Stated task |
Restate word for word the lines beginning at the one that contains "Write the three.js" and ending at the one that contains "const CROWN_FOOT = new"; include both and nothing else.

### Information shown ###

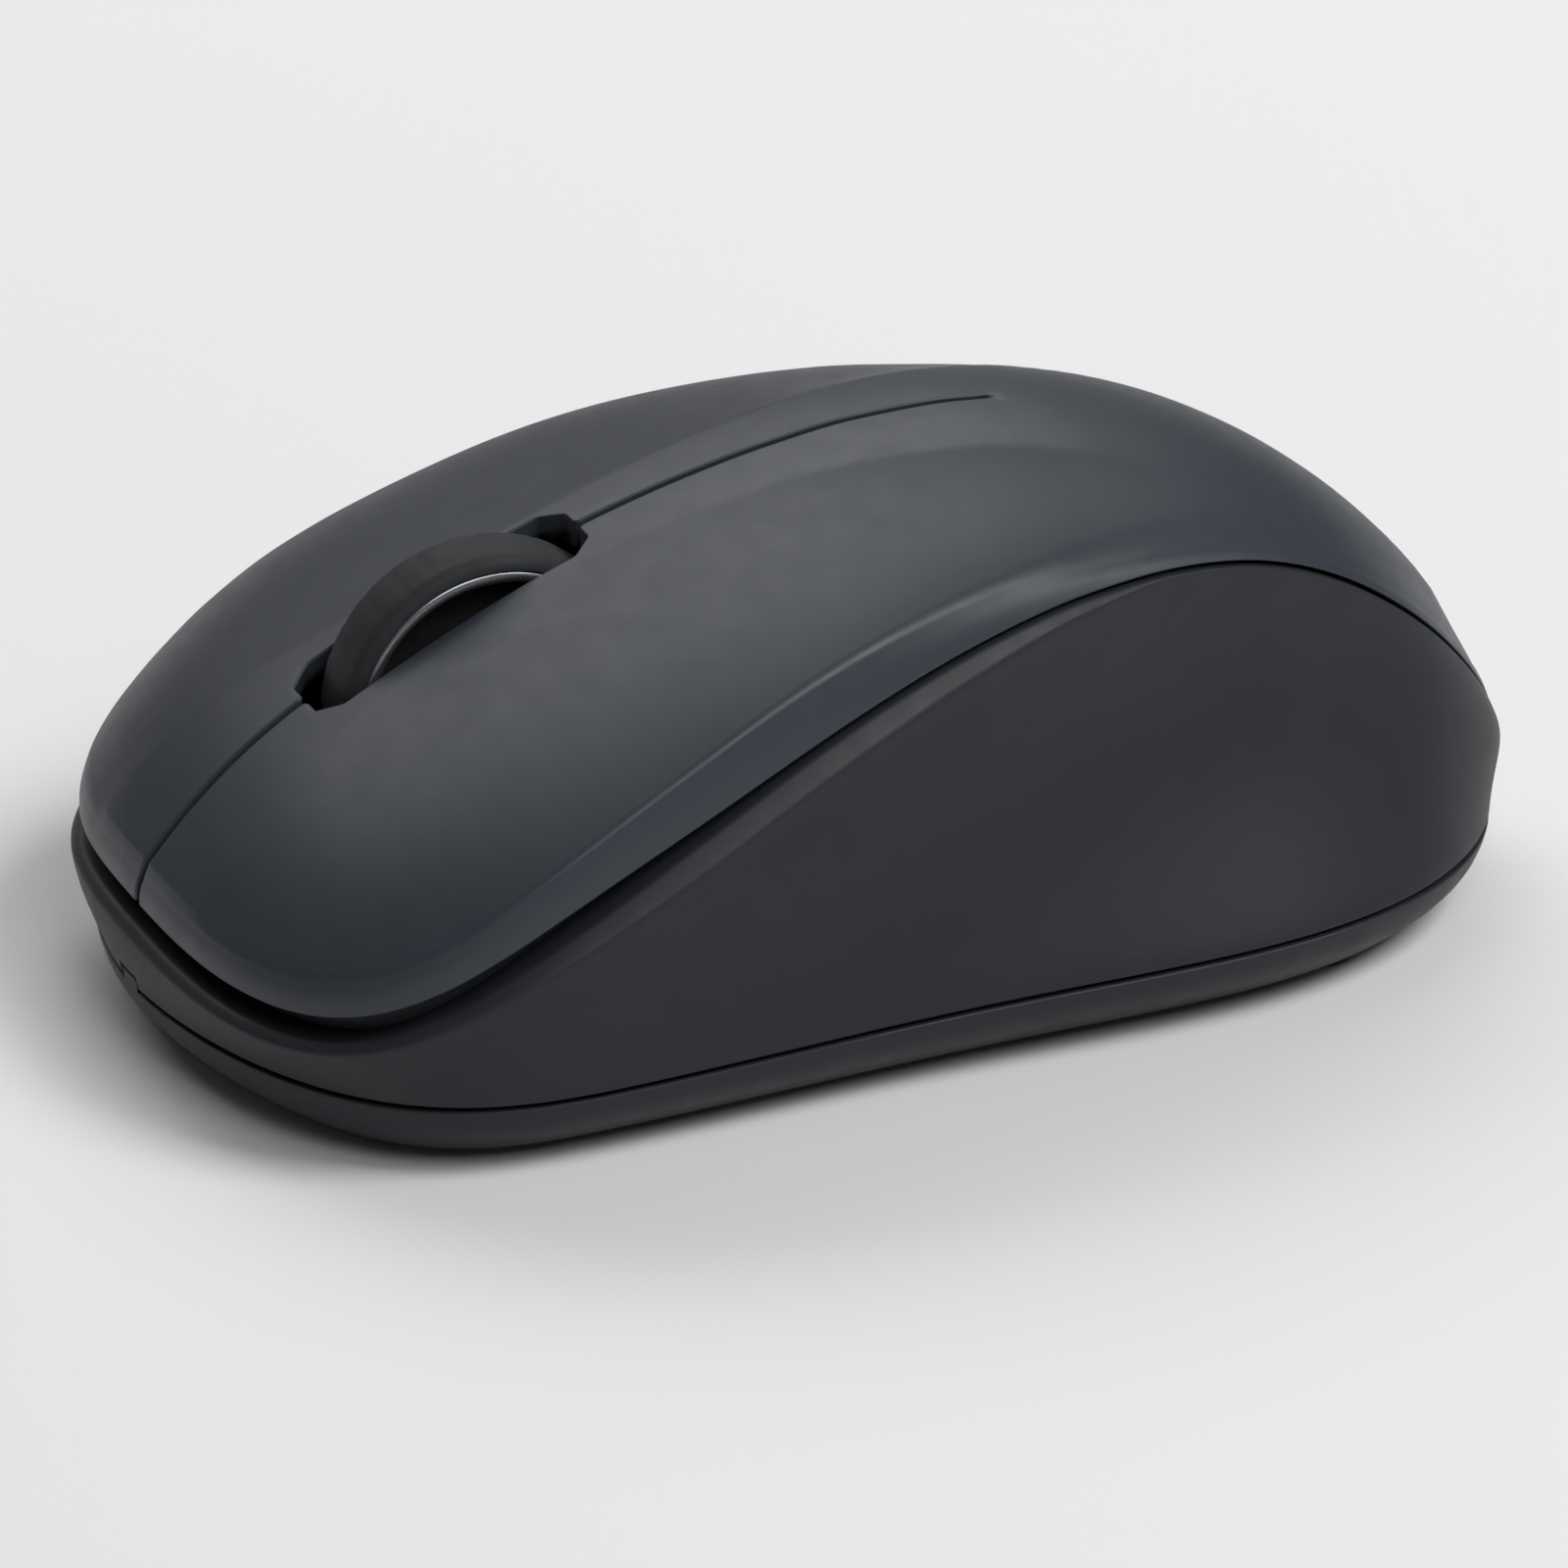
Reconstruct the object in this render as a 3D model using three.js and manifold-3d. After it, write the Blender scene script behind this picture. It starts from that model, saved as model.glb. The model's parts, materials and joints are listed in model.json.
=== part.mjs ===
// Compact wireless optical mouse, built as separate solids.
// Millimetres, +Z up. The nose points to -Y, the thumb side is +X, and the
// feet stand on z = 0 with the middle of the outline over the origin.
import * as THREE from 'three';
import { mergeVertices } from 'three/addons/utils/BufferGeometryUtils.js';
import Module from 'manifold-3d';

const wasm = await Module();
wasm.setup();

// ---------------------------------------------------------------- dimensions
const Y_SHIFT = 0.72;         // the outline's middle goes over the origin
const FLOOR_Z = 0.8;          // underside of the base, the feet stand 0.8 lower
const FLOOR_T = 1.5;          // base floor thickness
const WALL_T = 1.8;           // side shell and base wall thickness
const COVER_T = 1.6;          // top cover thickness
const SEAM = 0.3;             // seam between shells
const FLEX_Y = 12.24;         // where the keys bend out of the palm cover
const SLIT_W = 0.7;           // slit between the two keys
const SLOT = { y0: -37.7, y1: -18.1, half: 3.66, cut: 1.5 };  // wheel slot
const WHEEL = { y: -24.8, z: 21.8, r: 11.2, half: 2.7, hub: 9.7 };
const TAB = { half: 1.3, top: 5.8 };  // tab at the nose that centres the side shell
const PIVOT_X = -8.1;         // the wheel tips about the encoder
const BOARD = { z0: 7.0, z1: 8.6 };
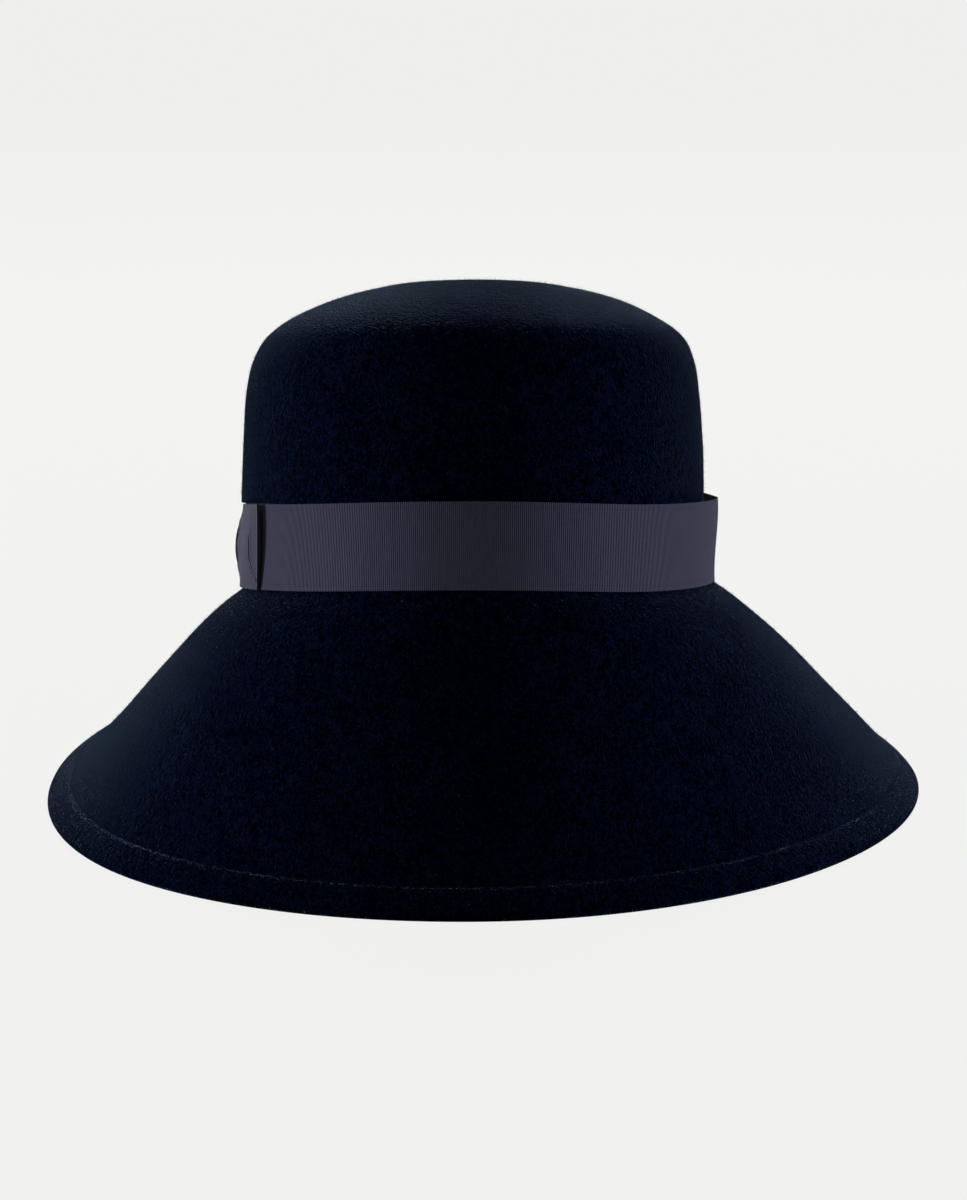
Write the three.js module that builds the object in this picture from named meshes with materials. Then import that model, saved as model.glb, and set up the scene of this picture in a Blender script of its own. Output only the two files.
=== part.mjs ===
// A wide-brim felt hat with a round crown, a grosgrain ribbon band and a flat side bow.
//
// Millimetres, +Z up. The hat rests on the edge of its brim, on the plane z = 0, with its
// front towards -Y. The origin is the middle of the hat's box on that plane.
// Azimuths are in degrees, from +X (0) over the back (90) and -X (180) to the front (270).

import * as THREE from "three";

const { degToRad: rad, lerp, smoothstep } = THREE.MathUtils;

// Felt: one blocked shell, its brim edge turned under and sewn down as a hem.
const FELT = 2; // wall
const HEM_WIDTH = 9.5;
const FOLD_RADIUS = FELT; // the hem is two layers of felt
const FLATTENED = 0.35; // how far the edge is pressed flat where it rests
const HALF_FLAT = Math.sqrt(FOLD_RADIUS ** 2 - (FOLD_RADIUS - FLATTENED) ** 2);

// Foot of the crown, outside: a superellipse, a little squarer than an ellipse.
const HEAD_HALF_WIDTH = 87;
const HEAD_HALF_LENGTH = 101.8;
const HEAD_POWER = 2.28;

// The crown leans back on the brim. Its base plane is where the crease between crown and
// brim would be if it were level; the point is that plane's middle, seen from the brim's.
const CROWN_LEAN = 11.7;
const CROWN_FOOT = new THREE.Vector3(0.3, -11.6, 77.2);

// Sections of the crown above the ribbon: height over the base plane, size as a share of
// the foot's oval, and how far the section's middle lies towards +X.
const CROWN_SECTIONS = [
  { height: 42, size: 0.9755, aside: 0 },
  { height: 55, size: 0.97, aside: 0 },
  { height: 72, size: 0.956, aside: 0 },
  { height: 84, size: 0.93, aside: 0.4 },
  { height: 92.5, size: 0.876, aside: 0.8 },
  { height: 99.5, size: 0.764, aside: 0.5 },
  { height: 105.5, size: 0.613, aside: 1 },
  { height: 109.5, size: 0.457, aside: 1.4 },
  { height: 112, size: 0.3, aside: 1 },
  { height: 113, size: 0.1, aside: 0.8 },
  { height: 113.1, size: 0, aside: 0.8 },
];
const WALL_TAPER = 0.00066; // loss of size per mm of height, below those sections
const CREASE_REACH = 3.5; // how far the round of the crease runs up the wall and out on the brim

// The brim's edge curve handles, as shares of the slope's length.
const HANDLE_AT_CROWN = 0.33;
const HANDLE_AT_EDGE = 0.255;

// Stations round the hat, 45 degrees apart, the first on +X.
//   reach   from the brim's middle to its edge
//   leave   slope below level where the brim leaves the crown, in degrees
//   arrive  slope below level at the edge, in degrees
//   crease  height of the crease over the crown's base plane
//   head    from the free wall out to the inner face of the ribbon, at its top edge;
//           below zero the ribbon is tight and presses the felt in
//   foot    the same at its bottom edge, where it clears the round of the crease
const STATIONS = [
  { side: "+X", reach: 168.6, leave: 33.5, arrive: 39, crease: 3.9, head: 4.2, foot: 1.4 },
  { side: "+X back", reach: 165.5, leave: 36, arrive: 36, crease: 9.5, head: 2.2, foot: 0.8 },
  { side: "back", reach: 166.7, leave: 35.5, arrive: 33, crease: 6, head: 0.3, foot: 0.4 },
  { side: "-X back", reach: 163.5, leave: 34.5, arrive: 27.5, crease: 4.5, head: -0.8, foot: -0.6 },
  { side: "-X", reach: 158.8, leave: 35, arrive: 29, crease: 1.5, head: -2.8, foot: -3.2 },
  { side: "-X front", reach: 167.8, leave: 42, arrive: 37.5, crease: 0.5, head: -0.8, foot: -0.8 },
  { side: "front", reach: 165.1, leave: 43, arrive: 35, crease: 1.3, head: 0, foot: 0.3 },
  { side: "+X front", reach: 164.2, leave: 39, arrive: 34.5, crease: 0.5, head: 1.2, foot: 0.5 },
];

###

Result below |
Write the three.js module that builds the object in this picture from named meshes with materials. Then import that model, saved as model.glb, and set up the scene of this picture in a Blender script of its own. Output only the two files.
=== part.mjs ===
// A wide-brim felt hat with a round crown, a grosgrain ribbon band and a flat side bow.
//
// Millimetres, +Z up. The hat rests on the edge of its brim, on the plane z = 0, with its
// front towards -Y. The origin is the middle of the hat's box on that plane.
// Azimuths are in degrees, from +X (0) over the back (90) and -X (180) to the front (270).

import * as THREE from "three";

const { degToRad: rad, lerp, smoothstep } = THREE.MathUtils;

// Felt: one blocked shell, its brim edge turned under and sewn down as a hem.
const FELT = 2; // wall
const HEM_WIDTH = 9.5;
const FOLD_RADIUS = FELT; // the hem is two layers of felt
const FLATTENED = 0.35; // how far the edge is pressed flat where it rests
const HALF_FLAT = Math.sqrt(FOLD_RADIUS ** 2 - (FOLD_RADIUS - FLATTENED) ** 2);

// Foot of the crown, outside: a superellipse, a little squarer than an ellipse.
const HEAD_HALF_WIDTH = 87;
const HEAD_HALF_LENGTH = 101.8;
const HEAD_POWER = 2.28;

// The crown leans back on the brim. Its base plane is where the crease between crown and
// brim would be if it were level; the point is that plane's middle, seen from the brim's.
const CROWN_LEAN = 11.7;
const CROWN_FOOT = new THREE.Vector3(0.3, -11.6, 77.2);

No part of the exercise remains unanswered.